Description of the task: Reproduce exactly the opening lines of the listing, stopping after the line that contains "from build123d import *" and including it.

══ Raw data ══

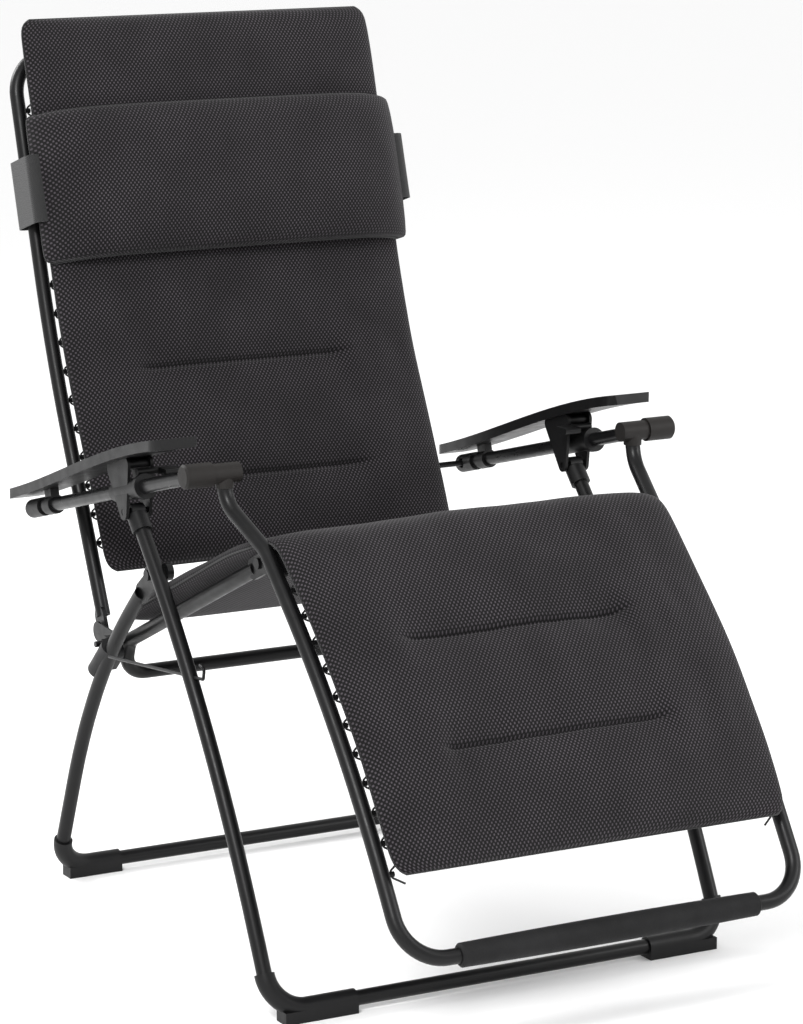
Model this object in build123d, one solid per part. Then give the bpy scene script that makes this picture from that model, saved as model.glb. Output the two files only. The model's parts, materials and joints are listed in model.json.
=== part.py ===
"""Zero gravity recliner: tubular folding lounge chair with laced cushions.

Millimetres, +Z up, +Y to the rear, floor at Z = 0, symmetric about X = 0.
The side view of every frame is given as (Y, Z) points of its tube centre line.
"""
import math
import os

from build123d import *

# ---------------------------------------------------------------- tube sizes
TUBE_OD = 19.0
TUBE_WALL = 1.5
ARM_OD = 18.0
ARM_WALL = 1.5
TUBE_R = TUBE_OD / 2
ARM_R = ARM_OD / 2

# ------------------------------------------- half widths, centre line to X = 0
FRONT_LEG_X = 320.0
REAR_LEG_X = 298.0
LEGREST_X = 275.0
LEGREST_TOP_X = 291.0
BACK_X = 265.0
SEAT_X = 254.5
ARM_X = 326.0

# ------------------------------- shift that centres the finished chair on Y = 0
ORIGIN_Y = -0.75

# --------------------------------------------------------- pivots, (Y, Z)
LEG_PIVOT = (55.0, 482.0)
SEAT_PIVOT = (231.0, 355.0)
BACK_PIVOT = (281.0, 359.0)
KNEE_PIVOT = (-167.0, 535.0)
ARM_FRONT_PIVOT = (-125.0, 641.0)
ARM_REAR_PIVOT = (356.0, 516.0)
BRACKET_PIVOT = (66.0, 563.0)

# ------------------------------------------------------- frame side views
FOOT_PAD_THICK = 6.0
FLOOR_BAR_Z = TUBE_R + FOOT_PAD_THICK
FRONT_LEG_SIDE = [(60.0, 555.0), (-141.0, 335.0), (-299.6, FLOOR_BAR_Z)]
FRONT_LEG_BOW_R = 1900.0
REAR_LEG_SIDE = [(99.0, 449.0), (252.0, 306.0), (375.6, FLOOR_BAR_Z)]
REAR_LEG_BOW_R = 800.0
FLOOR_BEND_R = 46.0
LEGREST_SIDE = [(-126.0, 606.0), (-203.0, 558.0), (-395.0, 380.0), (-548.0, 140.0)]
LEGREST_BOW_R = 1500.0
BACK_SIDE = [(284.0, 367.0), (440.0, 705.0), (556.0, 1090.0)]
BACK_BOW_R = 1600.0
CORNER_BEND_R = 55.0
SEAT_DROP = (249.0, 306.0)
SEAT_BEND_R = 30.0

# ------------------------------------------------------------ joints and fits
RUNNING_GAP = 0.05
SLIDE_GAP = 0.05
BODY_GAP = 0.5
PIN_R = 4.0
PIN_HEAD_R = 7.0
PIN_HEAD_LEN = 3.0
OPEN_PIVOT_PLAY = 6.0
PLATE = 3.0
FLAT_THICK = 5.0
FLAT_WIDTH = 27.0

# --------------------------------------------------------------- fittings
CAP_R = 15.0
CAP_LEN = 38.0
CAP_INNER_X = 309.5
TEE_R = 12.5
TEE_INNER_X = 272.0
REAR_CAP_R = 12.5
GRIP_R = 14.5
GRIP_BULGE = 1.5
GRIP_HALF = 206.0
STAY_R = 2.0
SHOE_R = 12.5
SHOE_HALF_GAP_FRONT = 209.0
SHOE_HALF_GAP_REAR = 209.0

# --------------------------------------------------------------- soft parts
BACK_PAD_HALF = 261.0
SEAT_PAD_HALF = 246.0
LEGREST_PAD_HALF = 272.0
PAD_LIFT = 12.5
PAD_THICK = 36.0
PAD_GAP = 0.5
HEADREST_HALF = 283.0
HEADREST_Z = 910.0
HEADREST_TALL = 200.0
HEADREST_THICK = 46.0
STRAP_HALF = 284.0
STRAP_TALL = 90.0
CORD_R = 1.3
LACE_HALF_PITCH = 14.0
LACE_INSET = 26.0
LACE_RISE = 2.0
CLIP_R = 3.4
CLIP_REACH = 6.0


# ================================================================ vector help
def at(x, side):
    """Point in space from a half width and a (Y, Z) side-view point."""
    return Vector(x, side[0], side[1])


def bent_path(points, radii):
    """Wire through the points, with an arc of the given radius at each inner point."""
    edges = []
    last = points[0]
    for here, following, radius in zip(points[1:-1], points[2:], radii):
        into = (here - last).normalized()
        out = (following - here).normalized()
        turn = math.radians(into.get_angle(out))
        reach = radius * math.tan(turn / 2)
        start = here - into * reach
        end = here + out * reach
        if (start - last).length > 0.01:
            edges.append(Edge.make_line(last, start))
        edges.append(Edge.make_tangent_arc(start, into, end))
        last = end
    edges.append(Edge.make_line(last, points[-1]))
    return Wire(edges)


def swept(path, outer, inner=0.0):
    """Round bar or tube along a path."""
    start = path.position_at(0)
    plane = Plane(origin=start, z_dir=path.tangent_at(0))
    section = Circle(outer)
    if inner:
        section -= Circle(inner)
    return sweep(plane * section, path=path)


def mirrored(points):
    """Half path, given from the +X end, carried on through its mirror image."""
    return points + [Vector(-p.X, p.Y, p.Z) for p in reversed(points)]


def u_path(x, side, bows, bend):
    """U path: down one side view, across, and back up the other side."""
    half = [at(x, p) for p in side]
    radii = list(bows) + [bend]
    return bent_path(mirrored(half), radii + list(reversed(radii)))


def rod(start, end, radius, bore=0.0):
    """Straight round bar between two points, bored through when bore is given."""
    line = end - start
    plane = Plane(origin=start, z_dir=line)
    section = Circle(radius)
    if bore:
        section -= Circle(bore)
    return extrude(plane * section, amount=line.length)


def cross_rod(side, x0, x1, radius, bore=0.0):
    """Round bar along X at a side-view point."""
    return rod(at(x0, side), at(x1, side), radius, bore)


def side_plate(x0, x1, sketch_points, corner):
    """Flat plate across X whose outline is the rounded hull of (Y, Z) points."""
    outline = make_hull([e for p in sketch_points for e in (Pos(p[0], p[1]) * Circle(corner)).edges()])
    return extrude(Plane(origin=(x0, 0, 0), x_dir=(0, 1, 0), z_dir=(1, 0, 0)) * outline, amount=x1 - x0)


def both(shape):
    """The +X shape and its mirror image, as one group."""
    return Compound([shape, shape.mirror(Plane.YZ)])


def along(a, b, share):
    """Point at a share of the way between two side-view points."""
    return (a[0] + (b[0] - a[0]) * share, a[1] + (b[1] - a[1]) * share)


def unit(a, b):
    """Side-view unit vector from a to b."""
    length = math.dist(a, b)
    return ((b[0] - a[0]) / length, (b[1] - a[1]) / length)


def off(p, direction, distance):
    """Side-view point moved along a direction."""
    return (p[0] + direction[0] * distance, p[1] + direction[1] * distance)


ARM_DIR = unit(ARM_REAR_PIVOT, ARM_FRONT_PIVOT)
ARM_UP = (ARM_DIR[1], -ARM_DIR[0])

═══

Reply:
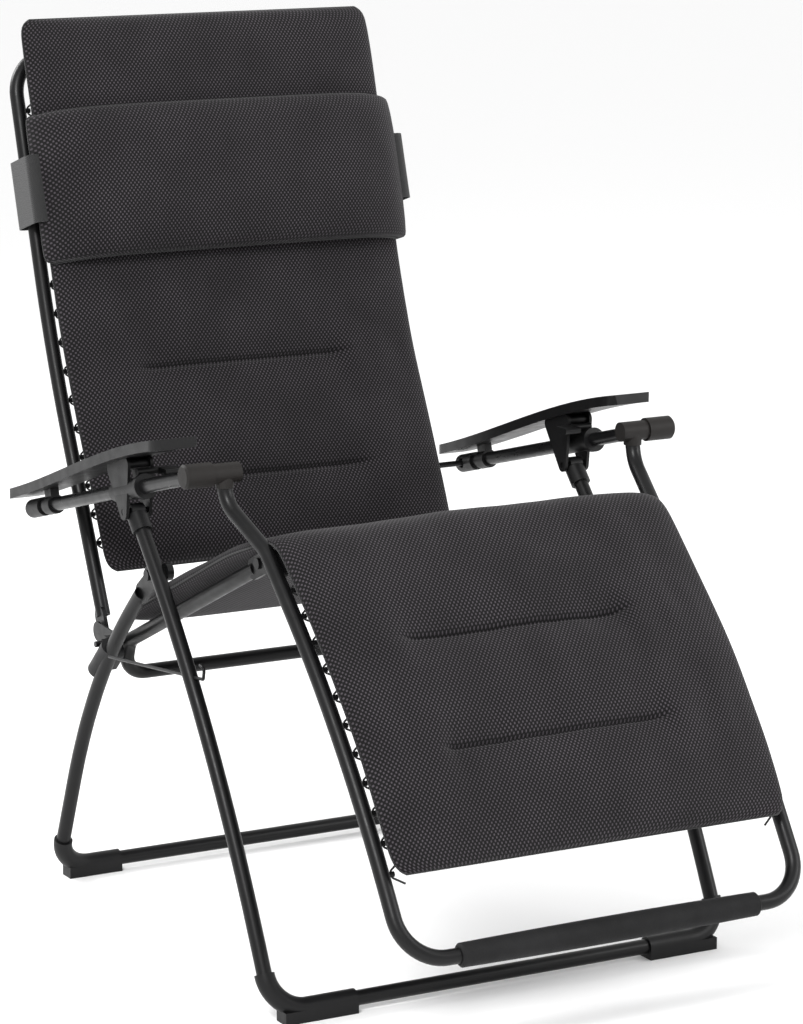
Model this object in build123d, one solid per part. Then give the bpy scene script that makes this picture from that model, saved as model.glb. Output the two files only. The model's parts, materials and joints are listed in model.json.
=== part.py ===
"""Zero gravity recliner: tubular folding lounge chair with laced cushions.

Millimetres, +Z up, +Y to the rear, floor at Z = 0, symmetric about X = 0.
The side view of every frame is given as (Y, Z) points of its tube centre line.
"""
import math
import os

from build123d import *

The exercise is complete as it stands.